What Is Data Orchestration?

Learn what data orchestration is and discover the pain points it addresses.

Historical problems

To support business continuity, data models need to be regularly refreshed. In the past, engineers used the cron tool in Linux systems to schedule ELT jobs. However, as data volume and system complexity increase exponentially, creating cron jobs becomes a bottleneck and eventually hits the limitation of scalability and maintainability. To be more specific, the problems are:

  • Dependencies between jobs: In a large-scale data team, it's expected to have many dependencies between data models. For example, updating the revenue table should be done only after the sales table has been updated.
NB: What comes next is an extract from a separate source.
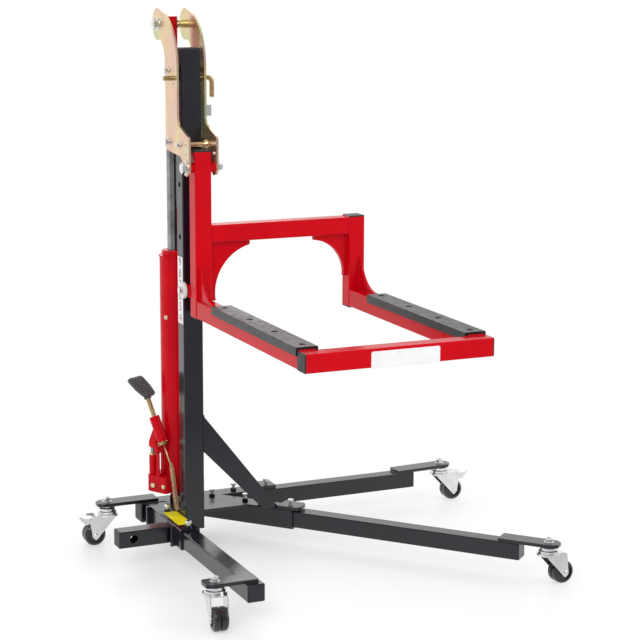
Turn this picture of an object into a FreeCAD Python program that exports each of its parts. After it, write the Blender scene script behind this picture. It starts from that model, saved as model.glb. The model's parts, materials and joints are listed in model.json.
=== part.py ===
import FreeCAD, Part
import math
import os

# Engine stand: a wheeled base with a square mast, a foot-pumped jack behind it and
# a lifting carriage that holds a rectangular carrier frame with two padded arms.
# Millimetres. The origin is on the floor under the middle of the mast, +Z up,
# +X along the carrier's top beam, -Y towards the carrier's open front.

vec = FreeCAD.Vector
X_AXIS = vec(1, 0, 0)
Y_AXIS = vec(0, 1, 0)
Z_AXIS = vec(0, 0, 1)

# Mast
mast_width = 60.0
mast_depth = 50.0
mast_wall = 3.0
mast_drop = 10.5
mast_length = 1417.0
mast_corner = 4.0
cap_head = 5.0
plug_depth = 14.0
plug_wall = 3.0
plug_clear = 0.3
lock_hole = 16.0
lock_pitch = 152.5
lock_below = 80.5
lock_count = 4

# Base tubes: legs slide in sleeves
leg_size = 50.0
leg_wall = 3.0
slide_gap = 0.3
sleeve_wall = 4.7
tube_corner = 4.0
plate_thick = 10.0

# Cross sleeve along Y on the mast's -X face, leg A slides in its front end
cross_front = -145.0
leg_a_front = -650.0
leg_a_back = 70.0

# Rear sleeve along X behind the jack, leg D slides in its +X end
rear_line = 185.0
rear_start = -104.0
rear_end = 336.0
leg_d_start = 160.0
leg_d_end = 820.0

# Diagonal sleeve, its line starts on the rear sleeve's middle line
diagonal_root = 91.3
diagonal_angle = -49.4
diagonal_sleeve = 335.0
leg_c_start = 150.0
leg_c_end = 1049.5

# Pads on the sleeves' ends
doubler_length = 70.0
doubler_over = 20.0

# Drawbar stub on the cross sleeve
drawbar_tip = -251.0
drawbar_line = -54.0
drawbar_hole = 25.0
drawbar_hole_inset = 41.0
rib_proud = 14.0
rib_wide = 9.0
rib_inset = 21.0

# Folded brace from the mast down to the diagonal sleeve, heights above the sleeves' tops
brace_turn = -4.0
brace_top = 304.5
brace_under = 195.5
brace_reach = 235.0
brace_heel = 187.0
brace_sheet = 4.0
brace_width = 50.0

# Flat bars that carry the casters
bar_width = 54.0
bar_tip = 32.0
bar_snip = 15.0
caster_a_side = 103.0
caster_a_inset = 38.0
caster_b_reach = 102.0
caster_b_back = 5.0
caster_c_reach = 84.6
caster_d_reach = 114.0
caster_d_back = 10.0
outrigger_lap = 54.0

# Casters
caster_height = 113.5
wheel_radius = 33.0
wheel_width = 19.0
wheel_gap = 3.0
wheel_clear = 0.08
brake_clear = 0.6
caster_trail = 43.0
axle_radius = 4.0
fork_sheet = 2.5
fork_clear = 2.0
fork_foot = 11.0
race_radius = 29.0
race_tall = 19.0
race_clear = 0.3
crown_lip = 4.0
stem_radius = 6.0
stem_nut_across = 20.0
stem_nut_tall = 11.0
stem_washer_radius = 14.0
stem_washer = 2.0
stem_proud = 16.5
stem_tip = 1.5
spacer_radius = 19.0
# headings of the forks at rest, from the swivel towards the axle
caster_a_heading = 264.0
caster_b_heading = 180.0
caster_c_heading = 5.0
caster_d_heading = 0.0

# Clamp bolts
clamp_radius = 5.0
clamp_clear = 0.1
hex_clamp = 17.0
weld_nut_tall = 8.0
cross_bolt_inset = 16.0
cross_bolt_back = 52.0
diagonal_bolt_first = 45.0
diagonal_bolt_second = 160.0
doubler_bolt_inset = 20.0
rear_bolt_inset = 131.0
rear_doubler_inset = 22.0

# Jack behind the mast
jack_line = 132.0
jack_bore = 42.0
jack_wall = 3.0
jack_floor = 4.0
block_radius = 50.0
block_tall = 58.0
jack_length = 654.0
collar_radius = 38.0
collar_tall = 19.0
ram_radius = 21.0
ram_clear = 0.05
piston_drop = 68.0
piston_tall = 35.0
ram_head_radius = 15.5
ram_head_length = 94.0
ram_head_over = 22.0
filler_drop = 180.0
foot_eye = 20.0
foot_neck = 34.0
lug_sheet = 6.0
lug_play = 0.5
foot_pin_rise = 15.5
foot_pin_radius = 6.0

# Pump and foot pedal: its swing plane stands at this angle about the jack
pedal_turn = 30.0
pedal_x = -62.5
pedal_front = 27.5
pedal_rise = 72.0
lug_pad = 4.0
lug_half = 7.5
plunger_arm = 29.0
plunger_radius = 7.0
plunger_clear = 0.05
pump_rise = 52.0
pump_radius = 11.5
gland_tall = 6.0
link_inner = 8.0
link_sheet = 5.0
link_wide = 10.0
link_pin = 5.0
socket_lean = 24.0
socket_back = -10.3
socket_rise = 25.6
socket_length = 80.0
socket_radius = 15.5
shaft_radius = 7.0
shaft_length = 150.0
flange_radius = 18.0
flange_sheet = 2.5
flange_nut = 7.0
pad_lean = 54.0
pad_long = 78.0
pad_wide = 64.0
pad_thick = 7.0
lobe_side = 18.0
lobe_front = -38.0
lobe_back = 41.0
valve_ahead = 9.0
plug_ahead = -28.0
valve_rise = 22.0
valve_radius = 5.0
valve_depth = 9.0
spring_radius = 7.5
spring_wire = 1.9
spring_front = -44.0
spring_drop = 48.0
spring_foot_x = -33.0
spring_foot_gap = 19.0
anchor_tall = 4.0
hook_radius = 2.6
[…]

In more complicated scenarios, a table can have multiple upstream dependencies, each with a different schedule. Managing all these dependencies manually is time-consuming and error-prone.

  • Performance: If not managed well, cron jobs can consume a significant amount of system resources such as CPU, memory, and disk space. With the ever-increasing volume of data, performance can quickly become an issue.
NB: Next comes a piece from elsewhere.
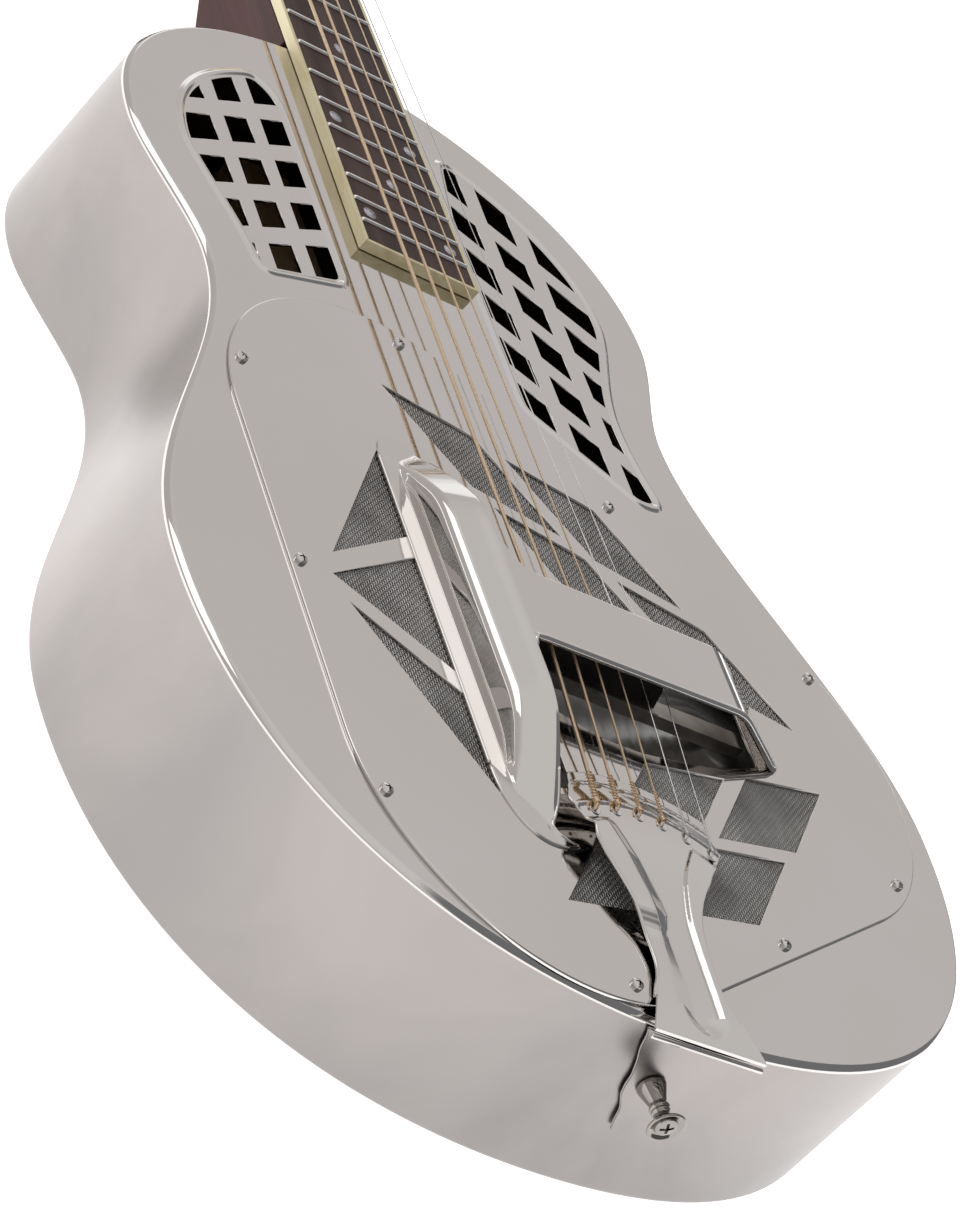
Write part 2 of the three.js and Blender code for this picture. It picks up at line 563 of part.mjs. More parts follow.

  • Engineering efforts: To maintain the quality of dozens of cron jobs or apps and process a variety of data formats, data engineers have to spend a significant amount of time writing low-level code rather than creating new data pipelines.

  • Data silos: Scattered cron jobs can easily lead to data silos, resulting in duplicated efforts, conflicting data, and inconsistent data quality. Enforcing data governance policies can also be difficult, leading to potential security issues.